暴力不等于权力。暴力意味着权力危机,一个暴力越强的政府,恰恰是权力最小的政府。”
在阿伦特之前,“极权主义”其实是一个正面词汇。
她甚至比哈耶克更早指出
苏联和纳粹“指鹿为马”的语言腐败。
她说自己“从不缺少创作灵感”。
直到她突发心脏病离世,
《心灵生活》
第三部的手稿仍未发表。
该书接续尼采“上帝已死”的宣告,论述了现代危机、信仰价值、人类前途等重大命题,
一经出版就被学者誉为“人类政治理论的集大成与尖峰”。
她出身苏俄,21岁才定居美国,却被誉为
“美国精神的代言人”
。左翼学者乔姆斯基,则把她斥为
“20世纪最邪恶的人”
。
1991年,美国国会图书馆和“每月好书俱乐部”的联合调查显示:
她的作品
在美国累计发行八千多万册,
是除《圣经》以外对美国人影响最大的书
。
她生前写下一百多部作品,她的哲学风靡美国半个世纪。她去世后,有多个美国机构专门研究她的思想。
以她生平为素材的纪录片,拿了奥斯卡奖。
米塞斯、弗里德曼等思想家、乔布斯、卡兰尼克等政商精英,都是她的忠实读者。特朗普甚至说:“我很像她一部小说的主人公。”
她就是安·兰德,20世纪最伟大的作家之一。
安·兰德7岁开始撰写小说和剧本。
12岁那年,家产被苏俄强制征收,全家开始流亡。
20岁辗转到美国,以编剧为生。但她不满足于此,发誓要写出伟大的作品,将自己的哲学传递给大众。她做到了,并且改变世界。
从1943年的
《源泉》
开始,她的作品一部比一部轰动。从普罗大众到思想界,都争相传阅和讨论安·兰德。
《阿特拉斯耸耸肩》
出版后,罗斯巴德向她致信:
“我今天刚刚读完这部小说。它将是有史以来最伟大的小说。”
在那个计划经济甚嚣尘上的年代,她大胆对抗潮流,激烈抨击“形形色色的集体主义”。她毫不掩饰地鄙视强权和庸众,赞美天才的理性、英雄的创造。

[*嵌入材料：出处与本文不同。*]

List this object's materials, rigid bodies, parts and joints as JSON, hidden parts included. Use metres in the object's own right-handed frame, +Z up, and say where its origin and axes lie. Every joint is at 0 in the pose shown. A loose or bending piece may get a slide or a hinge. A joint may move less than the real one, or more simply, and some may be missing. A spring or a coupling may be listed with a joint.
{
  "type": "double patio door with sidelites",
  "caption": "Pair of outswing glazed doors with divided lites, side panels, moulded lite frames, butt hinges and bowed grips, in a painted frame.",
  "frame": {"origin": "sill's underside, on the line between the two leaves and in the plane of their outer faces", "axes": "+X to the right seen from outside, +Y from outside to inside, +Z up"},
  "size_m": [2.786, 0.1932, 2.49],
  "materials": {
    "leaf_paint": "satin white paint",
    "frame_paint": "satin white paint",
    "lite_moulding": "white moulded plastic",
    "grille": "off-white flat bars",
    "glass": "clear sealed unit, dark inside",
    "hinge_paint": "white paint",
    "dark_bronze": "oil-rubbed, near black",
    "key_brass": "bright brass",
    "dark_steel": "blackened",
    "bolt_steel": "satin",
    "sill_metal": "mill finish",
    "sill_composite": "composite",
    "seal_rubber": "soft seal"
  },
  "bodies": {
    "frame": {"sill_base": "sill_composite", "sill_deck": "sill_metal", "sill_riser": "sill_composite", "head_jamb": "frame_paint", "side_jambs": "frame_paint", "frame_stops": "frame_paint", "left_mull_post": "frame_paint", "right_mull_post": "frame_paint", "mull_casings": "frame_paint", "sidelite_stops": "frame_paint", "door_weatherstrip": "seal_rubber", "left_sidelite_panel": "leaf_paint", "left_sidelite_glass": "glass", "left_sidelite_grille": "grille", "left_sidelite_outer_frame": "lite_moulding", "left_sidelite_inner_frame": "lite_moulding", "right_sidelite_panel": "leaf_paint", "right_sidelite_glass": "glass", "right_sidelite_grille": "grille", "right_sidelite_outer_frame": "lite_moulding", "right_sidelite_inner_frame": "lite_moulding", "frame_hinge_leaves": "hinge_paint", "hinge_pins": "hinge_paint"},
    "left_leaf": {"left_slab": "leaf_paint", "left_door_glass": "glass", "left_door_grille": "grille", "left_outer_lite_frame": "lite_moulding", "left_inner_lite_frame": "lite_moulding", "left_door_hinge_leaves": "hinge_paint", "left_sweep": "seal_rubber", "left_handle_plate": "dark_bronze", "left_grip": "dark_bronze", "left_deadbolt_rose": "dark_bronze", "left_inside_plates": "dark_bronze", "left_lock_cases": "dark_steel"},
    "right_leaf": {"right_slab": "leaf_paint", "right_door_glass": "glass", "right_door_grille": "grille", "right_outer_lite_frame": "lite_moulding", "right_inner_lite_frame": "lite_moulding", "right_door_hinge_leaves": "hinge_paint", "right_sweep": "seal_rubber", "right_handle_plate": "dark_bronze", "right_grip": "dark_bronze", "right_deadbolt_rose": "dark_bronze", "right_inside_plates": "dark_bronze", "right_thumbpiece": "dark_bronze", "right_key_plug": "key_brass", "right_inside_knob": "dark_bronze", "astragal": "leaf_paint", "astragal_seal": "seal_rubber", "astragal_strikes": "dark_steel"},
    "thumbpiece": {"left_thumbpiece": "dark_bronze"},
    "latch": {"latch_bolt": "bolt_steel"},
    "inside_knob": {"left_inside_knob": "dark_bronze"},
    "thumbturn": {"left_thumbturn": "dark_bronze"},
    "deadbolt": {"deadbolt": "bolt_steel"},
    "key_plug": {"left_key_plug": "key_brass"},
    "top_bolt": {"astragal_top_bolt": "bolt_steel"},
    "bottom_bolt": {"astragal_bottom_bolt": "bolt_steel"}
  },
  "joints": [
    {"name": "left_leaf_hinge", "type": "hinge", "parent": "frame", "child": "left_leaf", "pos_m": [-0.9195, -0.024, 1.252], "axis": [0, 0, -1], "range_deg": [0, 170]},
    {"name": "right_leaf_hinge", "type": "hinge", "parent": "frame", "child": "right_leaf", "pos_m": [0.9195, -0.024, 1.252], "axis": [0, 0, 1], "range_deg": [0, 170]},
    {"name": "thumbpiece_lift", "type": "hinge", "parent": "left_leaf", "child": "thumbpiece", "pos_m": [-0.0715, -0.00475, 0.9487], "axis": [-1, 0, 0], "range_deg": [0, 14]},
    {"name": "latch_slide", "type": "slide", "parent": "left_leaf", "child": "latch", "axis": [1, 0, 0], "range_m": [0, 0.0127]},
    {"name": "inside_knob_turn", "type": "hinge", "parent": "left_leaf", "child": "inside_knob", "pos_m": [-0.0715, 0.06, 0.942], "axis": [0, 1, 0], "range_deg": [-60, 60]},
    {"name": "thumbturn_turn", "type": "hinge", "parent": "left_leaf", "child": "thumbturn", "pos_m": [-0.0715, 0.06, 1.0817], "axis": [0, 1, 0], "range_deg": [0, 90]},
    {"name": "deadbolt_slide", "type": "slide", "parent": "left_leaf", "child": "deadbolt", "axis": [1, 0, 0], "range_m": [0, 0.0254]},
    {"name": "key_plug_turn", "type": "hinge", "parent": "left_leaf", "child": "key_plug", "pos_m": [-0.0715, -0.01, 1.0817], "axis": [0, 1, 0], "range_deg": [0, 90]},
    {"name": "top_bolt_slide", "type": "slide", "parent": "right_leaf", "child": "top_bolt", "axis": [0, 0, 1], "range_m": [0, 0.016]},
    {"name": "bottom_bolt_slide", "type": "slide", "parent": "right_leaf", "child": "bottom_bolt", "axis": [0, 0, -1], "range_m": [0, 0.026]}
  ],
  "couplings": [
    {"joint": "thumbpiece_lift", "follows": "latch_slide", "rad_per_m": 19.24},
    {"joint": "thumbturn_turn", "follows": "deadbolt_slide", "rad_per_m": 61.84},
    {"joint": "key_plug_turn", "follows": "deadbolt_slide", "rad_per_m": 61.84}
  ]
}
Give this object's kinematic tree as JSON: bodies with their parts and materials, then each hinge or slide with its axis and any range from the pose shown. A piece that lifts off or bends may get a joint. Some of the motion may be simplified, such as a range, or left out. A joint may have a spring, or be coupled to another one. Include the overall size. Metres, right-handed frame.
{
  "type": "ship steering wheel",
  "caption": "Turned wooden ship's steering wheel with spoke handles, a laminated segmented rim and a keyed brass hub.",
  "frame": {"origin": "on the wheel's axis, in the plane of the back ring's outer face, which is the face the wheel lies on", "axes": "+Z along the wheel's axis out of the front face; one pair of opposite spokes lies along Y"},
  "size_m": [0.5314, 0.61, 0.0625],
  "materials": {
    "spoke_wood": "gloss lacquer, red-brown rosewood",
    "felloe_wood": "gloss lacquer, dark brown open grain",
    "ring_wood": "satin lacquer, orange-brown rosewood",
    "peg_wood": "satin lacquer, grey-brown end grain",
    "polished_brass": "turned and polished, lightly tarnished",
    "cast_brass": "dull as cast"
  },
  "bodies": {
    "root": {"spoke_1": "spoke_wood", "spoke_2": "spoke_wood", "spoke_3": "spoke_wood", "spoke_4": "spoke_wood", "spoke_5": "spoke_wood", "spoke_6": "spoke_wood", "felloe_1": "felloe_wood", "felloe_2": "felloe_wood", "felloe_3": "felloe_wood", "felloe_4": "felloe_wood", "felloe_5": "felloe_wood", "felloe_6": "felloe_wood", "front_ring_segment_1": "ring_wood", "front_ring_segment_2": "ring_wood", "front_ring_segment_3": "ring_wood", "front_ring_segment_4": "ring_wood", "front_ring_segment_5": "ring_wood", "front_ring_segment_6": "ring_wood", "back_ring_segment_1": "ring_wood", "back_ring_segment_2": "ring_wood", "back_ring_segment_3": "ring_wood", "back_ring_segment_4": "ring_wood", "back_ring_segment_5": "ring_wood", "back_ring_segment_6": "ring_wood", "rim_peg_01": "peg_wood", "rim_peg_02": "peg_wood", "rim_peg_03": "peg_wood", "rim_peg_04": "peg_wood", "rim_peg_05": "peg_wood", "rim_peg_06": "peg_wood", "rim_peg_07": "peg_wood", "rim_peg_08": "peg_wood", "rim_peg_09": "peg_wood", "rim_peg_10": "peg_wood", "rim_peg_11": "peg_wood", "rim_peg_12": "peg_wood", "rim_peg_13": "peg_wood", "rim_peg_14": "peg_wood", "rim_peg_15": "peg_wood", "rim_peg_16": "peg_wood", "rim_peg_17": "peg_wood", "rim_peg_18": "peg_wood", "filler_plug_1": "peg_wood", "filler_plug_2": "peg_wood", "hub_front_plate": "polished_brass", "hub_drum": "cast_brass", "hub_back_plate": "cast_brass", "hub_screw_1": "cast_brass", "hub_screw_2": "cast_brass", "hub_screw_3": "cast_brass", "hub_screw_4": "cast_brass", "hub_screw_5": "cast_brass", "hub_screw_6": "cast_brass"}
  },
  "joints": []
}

她最满意、最纯粹,却被严重低估的作品,是哲学著作《自私的德行》。
枯枝烂叶无法组成翠绿的森林,普遍的自我牺牲不会带来普遍的幸福。
我以我的生命以及我对它的热爱发誓,我永远不会为别人而活,也不会要求别人为我而活。
这些极具爆炸力的思想和文字,在全球掀起“兰德飓风”,至今仍未停歇。而在非资本主义国家,阅读她的书是极大的冒险。
弗里德曼说:“在发动大众追随自由的事业上,兰德比任何人都成功。”
凯恩斯说,真正统治人类生活的不是利益,而是思想。知识分子的一个思想,无论善良或邪恶,其威力都可以超过全世界武器的总和。
这段话,可以说是对这三位女性的最佳注解。
作为知识女性,她们没有身体、财富和强权的优势,她们仅仅凭借思想,就重塑了人类世界。